Dealing with 3 parallel projects would be just that, a pain in the rear.

- Marc

On 10/20/2011 03:45 AM, Ralf Karrenberg wrote:
> Hi Carlos,
>
> On 10/20/11 9:54 AM, Carlos Sánchez de La Lama wrote:
>>> The project started as a use-case for our "Whole-Function
Vectorization"
>>> library, which allows to transform a function to compute the same
as W
>>> executions of the original code by using SIMD instructions (W = 4
for
>>> SSE/AltiVec, 8 for AVX).
>> Quite interesting. We were planning to add "vectorization" to
our passes
>> also, but if I understood the paper correctly your approach uses full
>> speculation, which is all right for SIMD architectures but might not be
>> so for multi-issue processors.
> I don't know what you mean with "speculation" here, but other
than that
> you are right: for best performance, we explicitly target machines with
> SIMD instruction sets.
>
>>> In contrast to Clover and pocl, we aimed at maximum performance
before
>>> full support of the API (which simply requires more manpower than
one
>>> PhD student).
>> That is wrong, at least for pocl. We do not (by far) support the whole
>> API, the main new point on pocl is the LLVM passes to statically create
>> the different work items in a workgroup, and the barrier handling.

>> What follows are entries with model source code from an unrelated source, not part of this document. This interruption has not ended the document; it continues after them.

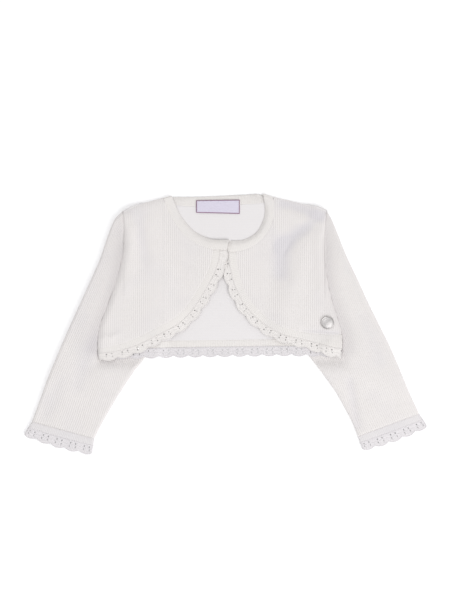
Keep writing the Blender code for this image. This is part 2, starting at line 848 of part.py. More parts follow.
knit = material("knit", (0.86, 0.84, 0.8), 0.95)
inside_knit = material("inside knit", (0.8, 0.8, 0.8), 0.95)
band = material("band", (0.87, 0.85, 0.8), 0.9)
crochet = material("crochet", (0.88, 0.86, 0.82), 0.9)
satin = material("label satin", (0.78, 0.74, 0.86), 0.45)
metal = material("charm metal", (0.66, 0.65, 0.66), 0.28, 1.0)

back(inside_knit)
hem_edging(crochet)
for wearer_side in ("right", "left"):
    sleeve(wearer_side, knit)
    cuff_edging(wearer_side, crochet)
    front(wearer_side, knit)
    front_edging(wearer_side, crochet)
neckband(band)
label(satin)
charm(metal)
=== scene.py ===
# %% [markdown]
# # A baby's cropped cardigan, laid out flat
#
# The real cardigan is knitted in fine off-white yarn and lies face up on a white table, with its
# sleeves folded down. Its fronts curve away from a short closure at the neck, and a crochet
# edging of small arches runs along the fronts, the hem and the cuffs. In this lesson each piece
# of knit is laid over the fixed frame as a thin cloth, the edging is worked in real loops of
# yarn, and the stitches come from the materials.

import math
from collections import namedtuple

import bpy
import numpy as np
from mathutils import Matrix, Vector


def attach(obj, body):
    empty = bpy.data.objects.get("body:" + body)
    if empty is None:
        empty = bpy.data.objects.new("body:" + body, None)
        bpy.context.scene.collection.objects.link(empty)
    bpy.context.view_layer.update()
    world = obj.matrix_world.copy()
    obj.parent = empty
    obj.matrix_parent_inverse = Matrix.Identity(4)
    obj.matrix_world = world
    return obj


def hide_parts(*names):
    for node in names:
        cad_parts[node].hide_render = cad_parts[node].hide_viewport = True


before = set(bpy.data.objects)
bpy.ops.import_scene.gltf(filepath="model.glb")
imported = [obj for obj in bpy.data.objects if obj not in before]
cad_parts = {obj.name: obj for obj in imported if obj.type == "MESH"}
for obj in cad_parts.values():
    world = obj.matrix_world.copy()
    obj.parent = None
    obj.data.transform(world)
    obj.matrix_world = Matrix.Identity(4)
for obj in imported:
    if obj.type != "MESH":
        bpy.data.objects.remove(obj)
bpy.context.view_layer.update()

# %% [markdown]
# ## Sizes
#
# Lengths are in millimetres, as a maker would give them, and turn into metres where a mesh is
# made. The plan is drawn from the middle of the neck, so CENTRE is taken off at the end to bring
# the middle of the outline over the origin.

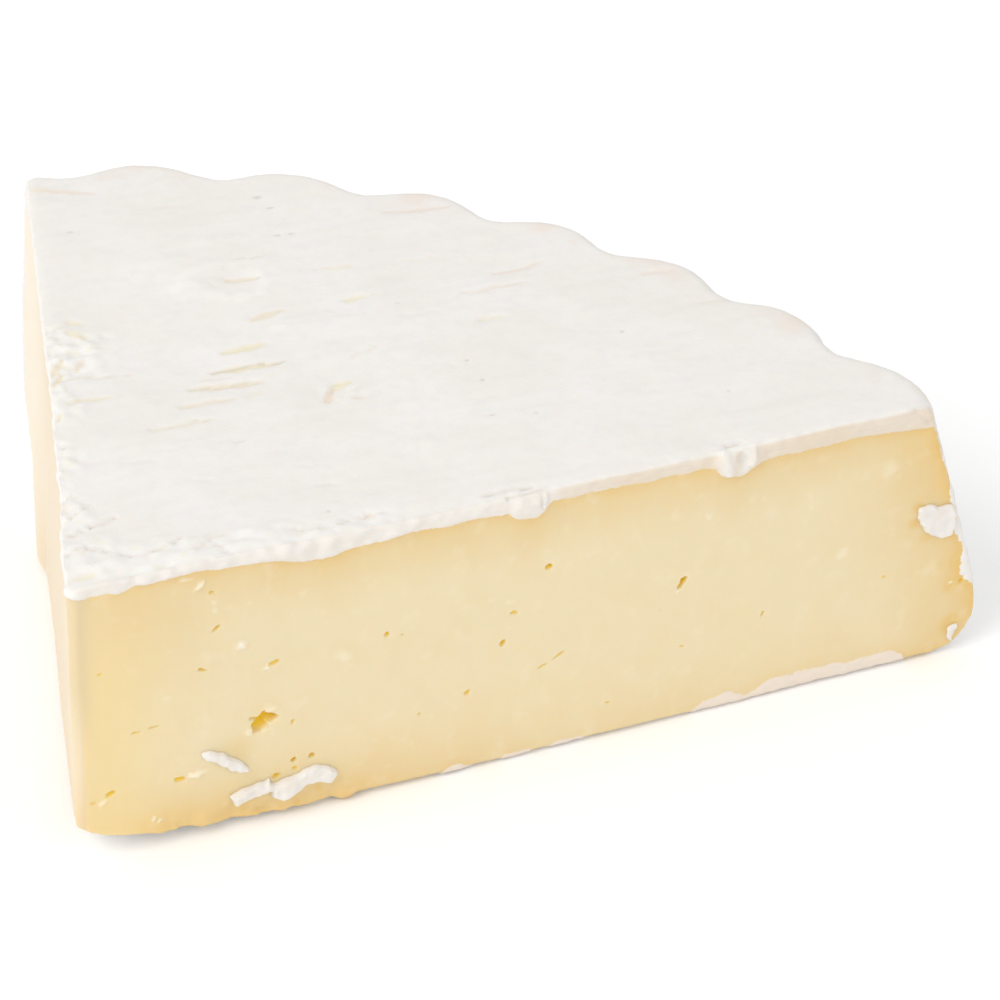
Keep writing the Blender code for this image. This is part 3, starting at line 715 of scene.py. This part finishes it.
def oval(zones, place, size, tilt):
    """Each corner's (run, rise) in an oval on the longer cut, 1 at its rim, and whether near."""
    dx = zones.along / MM - place[0]
    dz = zones.settled / MM - place[1]
    near = zones.front & (np.hypot(dx, dz) < 1.2 * max(size))
    turn = math.radians(tilt)
    run = (dx[near] * math.cos(turn) + dz[near] * math.sin(turn)) / (0.5 * size[0])
    rise = (dz[near] * math.cos(turn) - dx[near] * math.sin(turn)) / (0.5 * size[1])
    return run, rise, near


def eye_hollow(zones):
    """How deep the eyes go at each corner, in mm, and how golden they are there: the eyes' own gold, made
    stronger towards each upper wall as painted shade.
    """
    depth = np.zeros(len(zones.points))
    gold_and_shade = np.zeros(len(zones.points))
    for along, up, length, width, tilt, sink in EYES:
        run, rise, near = oval(zones, (along, up), (length, width), tilt)
        wobble = 1.0 + waves(zones.points[near], (0.6, 0.8 * MM))
        hollow = 1.0 - smooth_step(np.hypot(run, rise) * wobble, 0.5, 1.1)
        # Painted shade: the gold grows towards each eye's upper wall, where the hollow lies in shade
        leaning = np.clip(0.75 + 0.45 * (run * math.sin(math.radians(tilt)) + rise), 0.3, 1.1)
        strength = np.clip(0.45 + sink, 0.0, 1.0)
        gold_and_shade[near] = np.maximum(gold_and_shade[near], strength * hollow * np.clip(leaning, 0.0, 1.0))
        depth[near] = np.maximum(depth[near], sink * hollow * leaning)
    return depth, gold_and_shade


def flecks(zones):
    """The pale flecks on the cut paste, as (height in mm, paleness) at each corner."""
    height = np.zeros(len(zones.points))
    pale = np.zeros(len(zones.points))
    for along, up, length, width, tilt, proud, paleness in FLECKS:
        run, rise, near = oval(zones, (along, up), (length, width), tilt)
        wobble = 1.0 + waves(zones.points[near], (0.7, 0.9 * MM))
        inside = 1.0 - smooth_step(np.hypot(run, rise) * wobble, 0.3, 1.2)
        height[near] += proud * inside
        pale[near] = np.maximum(pale[near], paleness * inside)
    return height, pale


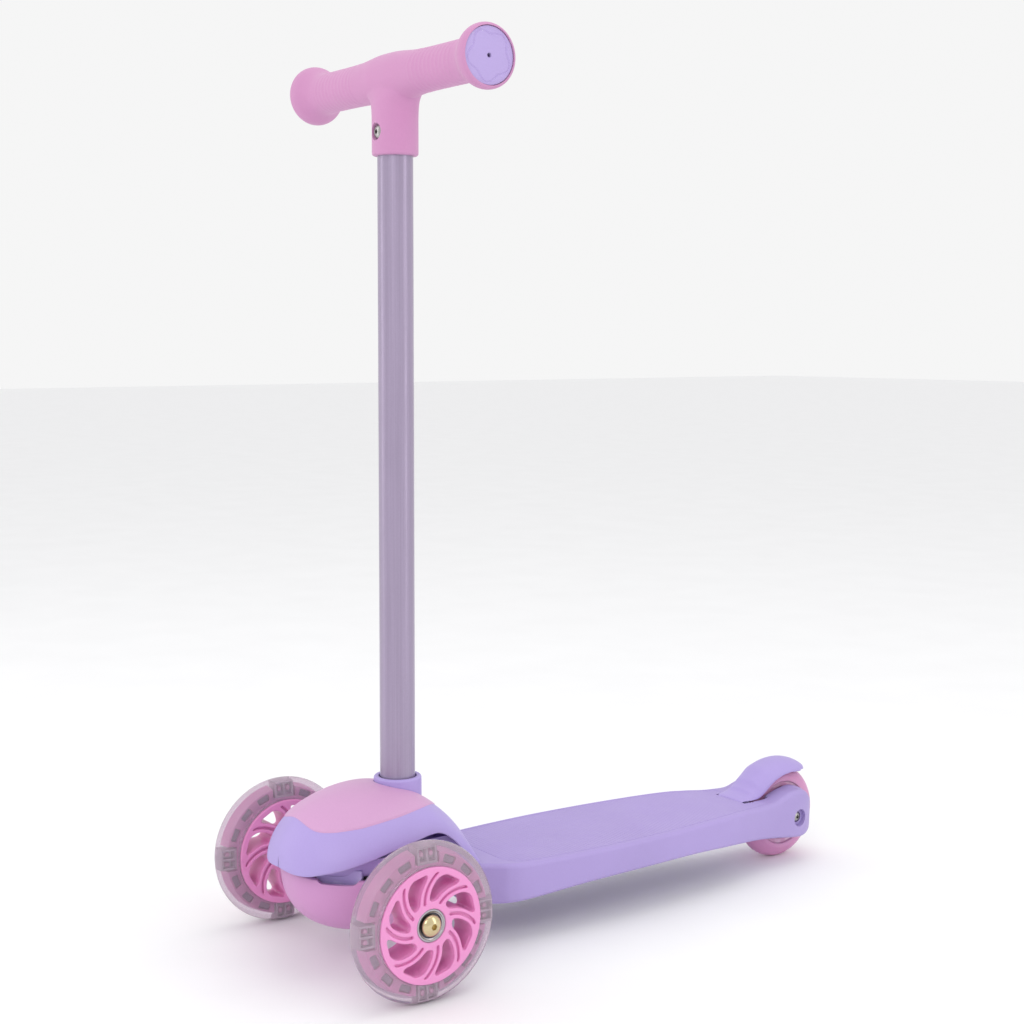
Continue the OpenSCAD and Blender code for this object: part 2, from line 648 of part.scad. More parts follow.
// y, z outline of the fender's outer skin, measured from the rear axle's foot on the ground
fender_out = [
  [-57, 58], [-55, 66], [-48, 72.5], [-41, 78.5], [-35, 83], [-27, 88.5], [-18, 92],
  [-7, 93.6], [5, 93.2], [16, 90.8], [26, 86.8], [33, 81.5], [36.5, 76]];
fender_edge = [[33, 73.5], [24, 77], [12, 80.5], [0, 81], [-12, 78], [-21, 72], [-27, 65],
  [-34, 60.5], [-44, 52], [-53, 51]];
module fender_side() {
  polygon([for (p = concat(smooth(fender_out, 2), fender_edge)) [p[0] + rear_y, p[1]]]);
}
module brake_fender() color(lilac) difference() {
  union() {
    translate([-brake_half, 0, 0]) rotate([90, 0, 90]) linear_extrude(2 * brake_half) fender_side();
    across(-14.5, 14.5, brake_pivot[0], brake_pivot[1], 5.5);
  }
  // room for the wheel, and for it to swing down onto the tread
  translate([0, rear_y, rear_r]) rotate([0, 90, 0])
    cylinder(h = 2 * brake_half - 6, r = rear_r + 3.4, center = true);
  translate([-brake_half - 1, rear_y + 35, 60]) fender_tip_trim();
  across(-40, 40, brake_pivot[0], brake_pivot[1], 2.5 + fit);
  // pocket for the spring round the hub
  translate([0, brake_pivot[0], brake_pivot[1]]) ring_x(5.5, 7.4, -6, 6);
}
module fender_tip_trim() {
  for (s = [0, 1]) translate([s * (2 * brake_half + 2), 0, 0]) rotate([0, 0, 45])
    translate([-7, -7, 0]) cube([14, 14, 60]);
}
module brake_pin() color(steel) across(-26, 26, brake_pivot[0], brake_pivot[1], 2.5);
module brake_spring() color(steel) translate([-4, brake_pivot[0], brake_pivot[1]])
  rotate([0, 90, 0]) coil(6.4, 0.6, 1.6, 5, 16);

deck_board();
front_cover();
cover_inset();
column_socket();
column_tube();
column_bolt();
column_nut();
socket_screws();
cover_screws();
handle_core();
handle_grip();
end_cap_left();
end_cap_right();
handle_bolt();
handle_nut();
kingpin();
kingpin_nut();
kingpin_washers();
truck_shell();
truck_frame();
truck_screws();
truck_bushes();
return_spring();
axle_bolt_left();
axle_bolt_right();
axle_spacers();
magnet_sleeve_left();
magnet_sleeve_right();
wheel_core_left();
wheel_core_right();
tyre_left();
tyre_right();
led_modules_left();
led_modules_right();
light_coil_left();
light_coil_right();
bearings_left();
bearings_right();
rear_core();
rear_tyre();
rear_bearings();
rear_axle_bolt();
rear_axle_nut();
rear_spacers();
brake_fender();
brake_pin();
brake_spring();
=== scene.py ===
"""Looks of a three-wheel kick scooter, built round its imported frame.

Lengths are written in millimetres, in the frame's own axes: +X is the rider's left, -Y is forwards, +Z is up.
"""

import math

import bmesh
import bpy
import numpy as np
from mathutils import Matrix, Vector


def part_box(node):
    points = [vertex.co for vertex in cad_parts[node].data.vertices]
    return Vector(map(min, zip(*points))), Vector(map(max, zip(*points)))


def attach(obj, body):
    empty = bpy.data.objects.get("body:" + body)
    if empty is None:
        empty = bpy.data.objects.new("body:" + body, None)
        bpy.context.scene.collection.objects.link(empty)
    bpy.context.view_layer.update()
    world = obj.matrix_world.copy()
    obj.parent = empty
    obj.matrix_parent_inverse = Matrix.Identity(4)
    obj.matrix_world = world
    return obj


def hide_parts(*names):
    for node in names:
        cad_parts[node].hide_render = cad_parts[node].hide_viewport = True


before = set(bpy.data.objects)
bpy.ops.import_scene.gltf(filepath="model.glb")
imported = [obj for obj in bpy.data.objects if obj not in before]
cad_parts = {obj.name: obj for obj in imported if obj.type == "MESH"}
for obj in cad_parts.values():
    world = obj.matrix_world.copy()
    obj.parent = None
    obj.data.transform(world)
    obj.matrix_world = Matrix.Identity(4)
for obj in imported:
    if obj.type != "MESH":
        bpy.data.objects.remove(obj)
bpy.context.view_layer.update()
MM = 0.001


# ---------- places, taken from the frame ----------

def middle(node):
    """The middle of a node's box, in millimetres."""
    low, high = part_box(node)
    return (low + high) / 2 / MM


def extent(node):
    """The size of a node's box, in millimetres."""
    low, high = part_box(node)
    return (high - low) / MM


TRACK, FRONT_Y, FRONT_R = middle("tyre_left")
REAR_Y, REAR_R = middle("rear_tyre").yz
COLUMN_Y = middle("column_tube").y
TUBE_R = extent("column_tube").x / 2
BAR_Z = middle("end_cap_left").z
HALF_BAR = extent("handle_grip").x / 2
BAR_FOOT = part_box("handle_grip")[0].z / MM
BOLT_Z = middle("handle_bolt").z
TYRE_W = extent("tyre_left").x
HUB_W = extent("wheel_core_left").x
RIM_R = 43.3
DECK_TOP = 65


# ---------- curves through points ----------

def smooth_rows(rows, steps):
    """Rows of numbers with Catmull-Rom rows added between them."""
    rows = np.array(rows, float)
    n = len(rows)
    out = []
    for i in range(n - 1):
        a, b, c, d = rows[max(i - 1, 0)], rows[i], rows[i + 1], rows[min(i + 2, n - 1)]
        for j in range(steps):
            t = j / steps
            out.append(0.5 * (2 * b + (c - a) * t + (2 * a - 5 * b + 4 * c - d) * t ** 2
                              + (3 * b - a - 3 * c + d) * t ** 3))
    out.append(rows[-1])
    return np.array(out)


DENSE = {}


def follow(rows, x, column=1):
    """The value of a column at x, read off the smoothed rows by their first column."""
    key = tuple(rows)
    if key not in DENSE:
        DENSE[key] = smooth_rows(rows, 12)
    return np.interp(x, DENSE[key][:, 0], DENSE[key][:, column])


def arc(cx, cy, r, start, end, steps):
    """Points along an arc, angles in degrees."""
    return [(cx + r * math.cos(math.radians(start + (end - start) * i / steps)),
             cy + r * math.sin(math.radians(start + (end - start) * i / steps))) for i in range(steps + 1)]


def ease(x, low, high):
    """0 below low, 1 above high, smooth between."""
    t = np.clip((np.asarray(x, float) - low) / (high - low), 0, 1)
    return t * t * (3 - 2 * t)


# ---------- mesh tools ----------

def make_object(name, points, faces):
    mesh = bpy.data.meshes.new(name)
    mesh.from_pydata([Vector(p) * MM for p in points], [], faces)
    obj = bpy.data.objects.new(name, mesh)
    bpy.context.scene.collection.objects.link(obj)
    return obj


def tidy_mesh(obj, merge=0.01):
    """Welds the mesh and turns its normals outwards."""
    work = bmesh.new()
    work.from_mesh(obj.data)
    bmesh.ops.remove_doubles(work, verts=work.verts, dist=merge * MM)
    bmesh.ops.dissolve_degenerate(work, edges=work.edges, dist=0.001 * MM)
    bmesh.ops.recalc_face_normals(work, faces=work.faces)
    work.to_mesh(obj.data)
    work.free()
    return obj


def settle(obj):
    """Applies the object's modifiers to its mesh."""
    graph = bpy.context.evaluated_depsgraph_get()
    done = bpy.data.meshes.new_from_object(obj.evaluated_get(graph))
    obj.modifiers.clear()
    obj.data = done
    return obj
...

Our
>> kernel runtime library is currently in fact fairly small, including
just
>> a little more then the implementation-dependent functions. We are
>> considering merging efforts with liblcl in that point.
> Please excuse me for getting that wrong.
>
> I think we should really stick our heads together (also including Denis
> Steckelmacher who implemented Clover) and somehow combine all our efforts.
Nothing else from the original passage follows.